Di depan sebuah rumah yang penuh dengan patung, wayang, dan lukisan berlangsung pementasan berbagai macam kesenian tradisional, mulai dari jathilan, reog, lengger, kethoprak, wayang, hingga barongsai. Dari pagi hingga malam, tak henti-hentinya suara gamelan mengalun. Penonton yang berjubel seolah tiada bosan menyaksikan para pelaku seni tradisional unjuk kebolehan. Sementara itu, di halaman rumah lainnya, sepelemparn tombak dari perhelatan kesenian itu, berdiri kokoh sebuah panggung. Mengambil badan jalan sebagai pijakan, kaki-kaki besi berketinggian dua meter menopang sebuah panggung berukuran 4×10 meter. Di depannya berderet kursi berjumlah ratusan yang dipenuhi oleh peserta pengajian. Dengan penuh kekhusyukan, orang-orang yang hampir semuanya berpeci itu mendengarkan ceramah kiai. . Ingar-bingar suara tabuhan diiringi tari-tarian seolah tak mengganggu kekhusyukan para peserta pengajian itu.
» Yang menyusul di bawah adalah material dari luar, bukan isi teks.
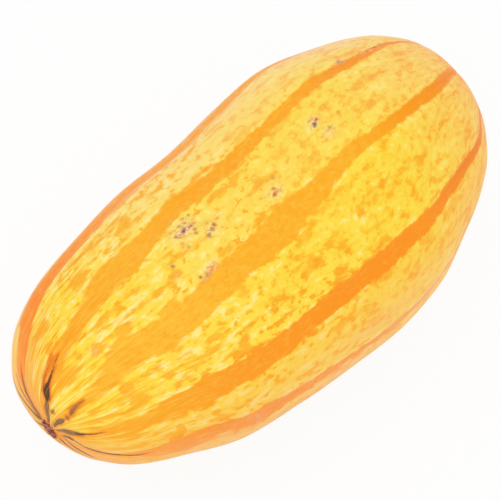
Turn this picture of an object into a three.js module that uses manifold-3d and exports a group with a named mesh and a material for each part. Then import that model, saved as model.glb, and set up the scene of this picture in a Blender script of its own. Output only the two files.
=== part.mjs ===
// Spaghetti squash lying on its side, with the short stub of its stalk.
// Millimetres, +Z up. +X runs from the blossom end to the stem end.
// The origin is under the middle of the bounding box, on the surface the fruit rests on.
import * as THREE from 'three';
import { mergeVertices } from 'three/addons/utils/BufferGeometryUtils.js';
import Module from 'manifold-3d';

const LENGTH = 241.5; // of the closed form, before the dimple at the stem takes its tip away
const REST_PITCH = 2.5; // degrees that the stem end is raised, because that half is fatter
const FLAT_DEPTH = 1.2; // how much of the belly the ground spot flattens

// Stations along the fruit: distance from the blossom scar, radius over the ribs, sideways bow.
const STATIONS = [
  [0, 0, -5],
  [2.5, 16.1, -5.8],
  [9, 28.2, -4.5],
  [20.5, 39.1, -3.3],
  [37.5, 47.5, -1.9],
  [61.5, 55.4, 1.8],
  [90.5, 59.7, 3.2],
  [119.5, 61, 5.3],
  [147.5, 62.7, 5.5],
  [174.5, 61.2, 3.8],
  [198.5, 52.8, 2.6],
  [217.5, 43.5, 2],
  [230.5, 31.7, 1],
  [238, 20.3, 0.5],
  [241.5, 0, 0.6],
];
const BOW_LEAN = 19.6; // degrees below level, on the -Y side, that the bow points

// Furrows: angles in degrees from the top (+Z) towards -Y, at each of these distances along.
const FURROW_ALONG = [0, 25, 65, 120, 175, 208, 225];
const FURROW_ANGLES = [
  [-46, -51, -54, -55, -59, -62, -64],
  [-4, -12, -19, -22, -23, -27, -31],
  [29, 26, 19.5, 15, 12.5, 13.5, 15],
  [58, 58, 56.5, 52.5, 52.5, 55, 66],
  [86, 88, 85.5, 89.5, 92, 94, 95],
  [118, 125, 123, 122, 123, 124.5, 125],
  [156, 161, 160, 159, 158, 158, 158],
  [199, 203, 200, 197, 195, 193.5, 193],
  [237, 240, 236, 233, 231, 229.5, 229],
  [277, 276, 272, 270, 267, 264.5, 263],
];
const FURROW_DEPTH = 1.05; // where the fruit is widest
const FURROW_HALF_WIDTH = 4.5;
const FURROW_FADE = 1.5; // the power of the radius with which the furrows fade towards the ends
const CREASE_SHARE = 0.5; // the rest of the depth is the roundness of the ribs
const RIB_COLUMNS = [0, 0.1, 0.25, 0.5, 0.75, 0.9]; // where mesh columns stand across each rib

const BODY_RINGS = 36;
const RIM_ALONG = 239.3; // where the body starts to turn in to the dimple round the stem
const DIMPLE = [ // distance along and radius
  [239.8, 13.2],
  [239.4, 11.9],
  [238.1, 10.7],
  [236.6, 10],
];
const DIMPLE_FLOOR = 235.9;

const STEM_GAP = 0.3;
const STEM_COLUMNS = 30;
const STEM_ANGLES = 5;
const STEM_PROFILE = [ // distance from the stub's base, radius, depth of its five grooves
  [0, 8.8, 0.2],
  [1.2, 8.4, 0.5],
  [2.8, 7.7, 0.7],
  [3.9, 7.4, 0.7],
  [4.4, 6.9, 0.6],
];
const STEM_PITH = 4; // the cut face dips to here at its middle

const radians = THREE.MathUtils.degToRad;
const wasm = await Module();
wasm.setup();

// A smooth curve through rows of [position, ..., value], with slopes from the neighbouring rows.
function smoothAt(rows, column, position) {
  const last = rows.length - 1;
  const at = THREE.MathUtils.clamp(position, rows[0][0], rows[last][0]);
  let i = 0;
  while (i < last - 1 && at > rows[i + 1][0]) i += 1;
  const slope = (a, b) => (rows[b][column] - rows[a][column]) / (rows[b][0] - rows[a][0]);
  const span = rows[i + 1][0] - rows[i][0];
  const startSlope = slope(Math.max(i - 1, 0), i + 1) * span;
  const endSlope = slope(i, Math.min(i + 2, last)) * span;
  const t = (at - rows[i][0]) / span;
  const start = rows[i][column];
  const end = rows[i + 1][column];
  const bend = 2 * (start - end) + startSlope + endSlope;
  return start + startSlope * t + (end - start - startSlope - bend) * t * t + bend * t * t * t;
}

const widest = Math.max(...STATIONS.map(([, radius]) => radius));

// The squared radius is what runs smoothly through the stations: that rounds both ends.
const areaRows = STATIONS.map(([along, radius]) => [along, radius * radius]);
const bodyRadius = (along) => Math.sqrt(Math.max(smoothAt(areaRows, 1, along), 0));
const bow = (along) => smoothAt(STATIONS, 2, along);

const furrowRows = FURROW_ANGLES.map((angles) => angles.map((angle, i) => [FURROW_ALONG[i], angle]));
const furrowAngle = (furrow, along) => {
  const turns = Math.floor(furrow / furrowRows.length);
  return smoothAt(furrowRows[furrow % furrowRows.length], 1, along) + 360 * turns;
};

// How far the skin lies below the ribs' crowns, at a share across one rib of a given width.
function furrowCut(radius, ribWidth, share) {
  const toFurrow = Math.min(share, 1 - share) * ribWidth;
  const crease = Math.exp(-((toFurrow / FURROW_HALF_WIDTH) ** 2));
  const roundness = 1 - Math.sin(Math.PI * share);
  const depth = FURROW_DEPTH * (radius / widest) ** FURROW_FADE;
  return depth * (CREASE_SHARE * crease + (1 - CREASE_SHARE) * roundness);
}

function placed(along, radius, angle) {
  const sideways = bow(along);
  const lean = radians(BOW_LEAN);
  return new THREE.Vector3(
    along - LENGTH / 2,
    -radius * Math.sin(angle) - sideways * Math.cos(lean),
    radius * Math.cos(angle) - sideways * Math.sin(lean),
  );
}

function bodyRing(along) {
  const radius = bodyRadius(along);
  const ring = [];
  furrowRows.forEach((_, furrow) => {
    const from = radians(furrowAngle(furrow, along));
    const to = radians(furrowAngle(furrow + 1, along));
    RIB_COLUMNS.forEach((share) => {
      const cut = furrowCut(radius, (to - from) * radius, share);
      ring.push(placed(along, radius - cut, from + (to - from) * share));
    });
  });
  return ring;
}

function plainRing(along, radius) {
  const columns = furrowRows.length * RIB_COLUMNS.length;
  const start = furrowAngle(0, along);
  return Array.from({ length: columns }, (_, i) => placed(along, radius, radians(start + 360 * i / columns)));
}

// A closed skin over rings of equal size, with a point at each end.
function skinOver(firstPoint, rings, lastPoint) {
  const columns = rings[0].length;
  const points = [firstPoint, ...rings.flat(), lastPoint];
  const lastIndex = points.length - 1;
  const index = [];
  for (let column = 0; column < columns; column += 1) {
    const next = (column + 1) % columns;
    index.push(0, 1 + next, 1 + column);
    for (let ring = 0; ring < rings.length - 1; ring += 1) {
      const here = 1 + ring * columns;
      const beyond = here + columns;
      index.push(here + column, here + next, beyond + next);
      index.push(here + column, beyond + next, beyond + column);
    }
    const end = 1 + (rings.length - 1) * columns;
    index.push(end + column, end + next, lastIndex);
  }
  const geometry = new THREE.BufferGeometry().setFromPoints(points);
  geometry.setIndex(index);
  return geometry;
}

function fruitSkin() {
  const rimTurn = Math.acos(1 - 2 * RIM_ALONG / LENGTH);
  const rings = [];
  for (let i = 1; i <= BODY_RINGS; i += 1) {
    rings.push(bodyRing(LENGTH / 2 * (1 - Math.cos(rimTurn * i / BODY_RINGS))));
  }
  DIMPLE.forEach(([along, radius]) => rings.push(plainRing(along, radius)));
  rings.push(plainRing(DIMPLE_FLOOR, DIMPLE.at(-1)[1]));
  return skinOver(placed(0, 0, 0), rings, placed(DIMPLE_FLOOR, 0, 0));
}

// The woody stub: five blunt angles, a flared base on the dimple's floor and a cut end.
function stemStub() {
  const base = DIMPLE_FLOOR + STEM_GAP;
  const rings = STEM_PROFILE.map(([height, radius, groove]) => {
    const ring = [];
    for (let i = 0; i < STEM_COLUMNS; i += 1) {
      const angle = 2 * Math.PI * i / STEM_COLUMNS;
      const lobes = groove * (1 - Math.cos(STEM_ANGLES * angle)) / 2;
      ring.push(placed(base, radius - lobes, angle).setX(base + height - LENGTH / 2));
    }
    return ring;
  });
  const pith = placed(base, 0, 0).setX(base + STEM_PITH - LENGTH / 2);
  return skinOver(placed(base, 0, 0), rings, pith);
}

function toSolid(geometry) {
  const bare = geometry.clone();
  bare.deleteAttribute('normal');
  bare.deleteAttribute('uv');
  const merged = mergeVertices(bare);
  return new wasm.Manifold(new wasm.Mesh({
    numProp: 3,
    vertProperties: merged.attributes.position.array,
    triVerts: new Uint32Array(merged.index.array),
  }));
}

function toGeometry(solid) {
  const mesh = solid.getMesh();
  const geometry = new THREE.BufferGeometry();
  geometry.setAttribute('position', new THREE.BufferAttribute(mesh.vertProperties, 3));
  geometry.setIndex(new THREE.BufferAttribute(mesh.triVerts, 1));
  geometry.computeVertexNormals();
  return geometry;
}

// Everything is pitched to the way the fruit lies, and the ground spot is cut level.
const pitched = (geometry) => geometry.rotateY(-radians(REST_PITCH));
const whole = pitched(fruitSkin());
whole.computeBoundingBox();
const groundLevel = whole.boundingBox.min.z + FLAT_DEPTH;
const ground = new THREE.BoxGeometry(2 * LENGTH, 2 * LENGTH, LENGTH);
ground.translate(0, 0, groundLevel - LENGTH / 2);

const fruit = new THREE.Mesh(
  toGeometry(toSolid(whole).subtract(toSolid(ground))),
  new THREE.MeshStandardMaterial({ color: 0xffc83c, roughness: 0.45, metalness: 0 }),
);
fruit.name = 'fruit';

const stem = new THREE.Mesh(
  toGeometry(toSolid(pitched(stemStub()))),
  new THREE.MeshStandardMaterial({ color: 0xa38a5c, roughness: 0.85, metalness: 0 }),
);
stem.name = 'stem';

const squash = new THREE.Group();
squash.add(fruit, stem);
const box = new THREE.Box3().setFromObject(squash, true);
const middle = box.getCenter(new THREE.Vector3());
squash.position.set(-middle.x, -middle.y, -box.min.z);

export default squash;
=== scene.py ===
import math

import bpy
import numpy as np
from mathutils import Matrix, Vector


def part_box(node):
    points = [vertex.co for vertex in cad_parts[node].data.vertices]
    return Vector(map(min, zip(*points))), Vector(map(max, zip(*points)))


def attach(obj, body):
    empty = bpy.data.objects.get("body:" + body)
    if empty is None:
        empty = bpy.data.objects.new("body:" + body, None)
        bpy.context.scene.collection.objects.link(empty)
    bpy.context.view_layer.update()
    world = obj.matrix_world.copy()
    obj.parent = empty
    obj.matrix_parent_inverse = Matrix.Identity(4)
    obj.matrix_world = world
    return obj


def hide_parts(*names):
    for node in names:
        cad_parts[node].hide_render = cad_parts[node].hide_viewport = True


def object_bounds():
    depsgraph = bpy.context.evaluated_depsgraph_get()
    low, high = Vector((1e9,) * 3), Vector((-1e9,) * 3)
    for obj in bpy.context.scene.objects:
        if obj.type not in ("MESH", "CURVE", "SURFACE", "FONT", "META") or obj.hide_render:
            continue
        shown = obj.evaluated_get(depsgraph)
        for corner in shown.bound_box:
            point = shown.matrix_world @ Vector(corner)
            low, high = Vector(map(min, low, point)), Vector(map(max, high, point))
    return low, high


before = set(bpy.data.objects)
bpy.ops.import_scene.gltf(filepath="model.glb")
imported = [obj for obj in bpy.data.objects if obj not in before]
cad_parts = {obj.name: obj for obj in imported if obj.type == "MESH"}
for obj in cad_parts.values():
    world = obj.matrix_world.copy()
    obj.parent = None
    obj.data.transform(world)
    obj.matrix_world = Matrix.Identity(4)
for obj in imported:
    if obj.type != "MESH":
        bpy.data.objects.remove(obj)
cadBox = [list(corner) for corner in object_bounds()]
fruitLow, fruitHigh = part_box("fruit")
mm = 0.001
print("frame loaded, box", cadBox)


# the fruit's form, in millimetres and degrees; along runs from the blossom scar
fruit = {
    "length": 241.5,
    "restPitch": 2.5,  # the stem end lies this much higher
    "bowLean": 19.6,  # the bow points this far below level, on the -Y side
    "stations": [  # along, radius over the ribs, sideways bow
        (0, 0, -5),
        (2.5, 16.1, -5.8),
        (9, 28.2, -4.5),
        (20.5, 39.1, -3.3),
        (37.5, 47.5, -1.9),
        (61.5, 55.4, 1.8),
        (90.5, 59.7, 3.2),
        (119.5, 61, 5.3),
        (147.5, 62.7, 5.5),
        (174.5, 61.2, 3.8),
        (198.5, 52.8, 2.6),
        (217.5, 43.5, 2),
        (230.5, 31.7, 1),
        (238, 20.3, 0.5),
        (241.5, 0, 0.6),
    ],
    "columns": 40,
    "tipRings": (1.2, 2.6, 4.8, 8),  # radii of the fine rings round the blossom scar
    "bodyRings": 26,
    "bodyFrom": 1.1,
    "rimAlong": 239.1,
    "dimple": [(239.65, 13.6), (239.7, 12.2), (239.1, 10.8), (238.2, 9.6), (237.7, 8.3), (237.5, 5)],
    "furrowDepth": 1.05,
    "furrowHalfWidth": 4.5,
    "furrowFade": 1.5,
    "creaseShare": 0.5,
    "lumps": ((0.055, 1.1), (0.013, 0.28)),  # size in metres and height in millimetres
    "flatSoftness": 0.25,
    "scarAside": 9.4,  # the scar sits off the axis, towards -Y and up
    "scarUp": 6.7,
    "scarReach": 18,
    "scarless": 99,  # what stands for the distance to the scar at the other end
    "tipEnd": 60,  # what is drawn towards the scar lies nearer the blossom end than this
    "profileSteps": 3001,
    "snapBlend": 4,  # how softly the rim lets go of the profile
    "dimpleEdge": (13, 3),  # where the furrows have died out round the stem, and how softly
    "dimpleFrom": 200,
    "grainRadius": 50,
    "grainDraw": (3, 42),  # how much the grain is drawn out at the scar, and how far that reaches
    "puckerEnd": 20,
    "puckerDepth": 0.8,
    "puckerReach": 5.5,
    "pleatDepth": 0.35,
    "pleatRing": (6, 4),  # the pleats' distance from the scar's middle and their half width
    "buttonHeight": 1.3,
    "buttonRadius": 3.3,
    "ovalSet": (1.2, 2.8, 1.25),  # the brown oval's shift to the +Y side and down, and its stretch
}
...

Di satu sisi, keduanya seolah-olah diselenggarakan di dua dunia yang berbeda mengingat masing-masing tidak mengganggu—atau merasa terganggu oleh—yang lain. Masing-masing asyik dengan keriuhan dan kesibukannya sendiri-sendiri. Sementara di sisi lain, keduanya secara faktual hanya terpisah oleh jarak sekitar 50 meter. Suara tabuhan bisa didengar dari tempat pengajian, suara ceramah kiai juga sayup-sayup terdengar dari tempat pentas kesenaian. Para penonton kesenian hanya perlu bergeser beberapa meter untuk memfokuskan diri pada pengajian, dan para pendengar pengajian hanya perlu mengayun beberapa puluh langkah untuk bisa menonton pentas seni.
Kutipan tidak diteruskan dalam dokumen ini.